In my belief, we don't obey commandments because God told us to or because God will punish us if we don't. Rather, God gives us commandments because they represent truthful prescriptions for happiness -- natural laws, if you will, dealing with a happy life in a good community. So we obey God because God is right, and obeying him will lead to happiness, while disobeying him will be destructive to us and others in the long run, not by his intervention, but by the natural consequences of our negative acts.

This brings us into the whole realm of "natural law," which has a set of specific definitions in the field of ethical studies. Suffice it to say that I don't buy into those definitions because they are invariably recursive (how to define "good" without using a form of "good" in the definition ...).

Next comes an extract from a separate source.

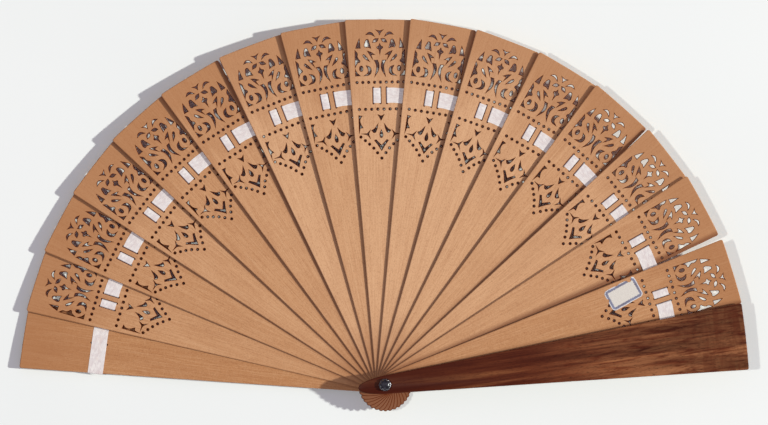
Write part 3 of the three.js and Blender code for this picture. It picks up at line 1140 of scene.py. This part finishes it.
LABEL_LENGTH = 19.9
LABEL_WIDTH = 12.7
LABEL_RADIUS = 146.4
LABEL_SIDE = -7.1
LABEL_TURN = 11
LABEL_THICKNESS = 0.09
LABEL_BEVEL = 0.02
LABEL_LIFT = 0.08


def label_outline(a, b):
    """A sticker of half-width a and half-length b: clipped corners, a torn notch and a ragged end."""
    cut = 2.4
    outline = arc(a - cut, -b + cut, cut, -75, -15, 5)
    outline += [(a + 0.05, -2.0), (a - 0.1, 3.0)]
    outline += arc(a - cut, b - cut, cut, 15, 75, 5)
    outline += [(1.0, b - 0.1), (-a + 2.6, b), (-a + 0.6, b - 0.3), (-a, b - 1.2)]
    outline += [(-a + 0.7, b - 2.1), (-a + 1.9, b - 2.6), (-a + 2.3, b - 3.4), (-a + 1.9, b - 4.3)]
    outline += [(-a + 0.7, b - 4.9), (-a + 0.3, b - 6.2), (-a + 0.15, 0.6), (-a + 0.5, -1.2)]
    outline += [(-a + 0.1, -3.0), (-a, -b + 3.6)]
    outline += arc(-a + cut, -b + cut, cut, 200, 255, 4)
    outline += [(-1.9, -b + 0.1), (-1.3, -b + 0.9), (-0.6, -b + 0.9), (0.1, -b + 0.2), (1.6, -b)]
    return outline


def build_label(blade):
    a = LABEL_WIDTH / 2
    b = LABEL_LENGTH / 2
    mesh = plate_mesh("inventory_label", [label_outline(a, b)], [], LABEL_THICKNESS, LABEL_BEVEL)
    smooth(mesh)
    mesh.materials.append(paper(a, b))
    lift = STICK_THICKNESS / 2 + LABEL_LIFT
    spot = Matrix.Translation(Vector((LABEL_SIDE, LABEL_RADIUS, lift)) * MM)
    turn = Matrix.Rotation(math.radians(LABEL_TURN), 4, "Z")
    matrix = blade["matrix"] @ spot @ turn
    place("inventory_label_look", mesh, matrix, blade["body"], "label_paper", "inventory_label")


# ---------------------------------------------------------------- board, lights and camera

VIEW_WIDTH = 0.4416
VIEW_CENTRE = Vector((-0.0006, 0.0989, 0.012))
CAMERA_DISTANCE = 4.0
SENSOR_WIDTH = 36.0
LAMP_DISTANCE = 12.0
LAMP_SIZE = 0.52
LAMP_COLOR = (0.98, 1.0, 0.935)
LAMP_AIM = Vector((0, 0.09, 0))
AMBIENT = (0.185, 0.155, 0.225, 1)
BOARD_SIZE = 6.0
BOARD_DROP = 0.0001


def build_board():
    board = Nodes("board_paint")
    shade = board.noise(board.place((0.004, 0.004, 0.004), source="Object"), 2.0, 0.5)
    color = board.ramp(shade, (0.3, (0.86, 0.885, 0.865, 1)), (0.7, (0.9, 0.92, 0.9, 1)))
    board.link(color, board.shader.inputs["Base Color"])
    board.shader.inputs["Roughness"].default_value = 0.9
    bpy.ops.mesh.primitive_plane_add(size=BOARD_SIZE, location=(0, 0, -BOARD_DROP))
    floor = bpy.context.object
    floor.name = "board"
    floor.data.materials.append(board.material)


def add_lamp(name, tilt, power):
    """A soft lamp, power in watts, that leans from upright by tilt degrees, towards +X if positive."""
    lamp = bpy.data.lights.new(name, "AREA")
    lamp.shape = "DISK"
    lamp.size = LAMP_SIZE
    lamp.energy = power
    lamp.color = LAMP_COLOR
    holder = bpy.data.objects.new(name, lamp)
    bpy.context.scene.collection.objects.link(holder)
    lean = math.radians(tilt)
    offset = Vector((math.sin(lean), 0, math.cos(lean))) * LAMP_DISTANCE
    holder.location = LAMP_AIM + offset
    holder.rotation_euler = (-offset).to_track_quat("-Z", "Y").to_euler()


def build_lights():
    add_lamp("right_lamp", 57, 1530)
    add_lamp("left_lamp", -22, 390)
    world = bpy.data.worlds.new("studio")
    world.use_nodes = True
    background = world.node_tree.nodes["Background"]
    background.inputs["Color"].default_value = AMBIENT
    background.inputs["Strength"].default_value = 1.0
    bpy.context.scene.world = world
    bpy.context.scene.view_settings.view_transform = "Standard"


def build_camera():
    camera = bpy.data.cameras.new("overhead_camera")
    camera.sensor_width = SENSOR_WIDTH
    camera.lens = SENSOR_WIDTH * CAMERA_DISTANCE / VIEW_WIDTH
    camera.clip_end = 100.0
    holder = bpy.data.objects.new("overhead_camera", camera)
    bpy.context.scene.collection.objects.link(holder)
    holder.location = VIEW_CENTRE + Vector((0, 0, CAMERA_DISTANCE))
    bpy.context.scene.camera = holder


build_camera()
fan = blade_chain()
build_sticks(fan)
build_guards(fan)
build_ribbon(fan)
build_rivet()
build_label(fan[-2])
build_board()
build_lights()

In any event, the REAL problem with obeying "God's law" is not with God, or even knowing whether God exists, but rather with the fact that all our accounts of God's law are presented to us via translation -- not just from language to language, but also translation from God's perfect understanding through the imperfect and biased understanding of human beings who do not grasp the context in which all of God's commandments fit. Therefore God's laws invariably become men's laws, and instead of invoking the authority of God, those who preach should be humbly aware of the imperfection of their own understanding. Nevertheless, without fair laws fairly enforced, there is no civilization in the long run, and the invocation of God's authority does serve the purpose of giving good laws the ability to transcend and outlast passing fashions. In our time, because of the "death of God" in our culture, we have cast aside dozens of core laws that used to be regarded as sacred -- and only now, after a generation or so, are we coming to see exactly why those laws, with or without God, protected us from disastrous social consequences.

And those who don't believe in God nevertheless have just as strong a tendency toward authoritarian enforcement and puritanical interpretation of whatever laws they do believe in. I think the "multiculturalists" and "environmentalists" and "politically correct" could give any Massachusetts Puritan or Catholic Inquisitor a run for his money ... So apparently we're able to make laws intolerable without invoking God's authority to do it <grin>.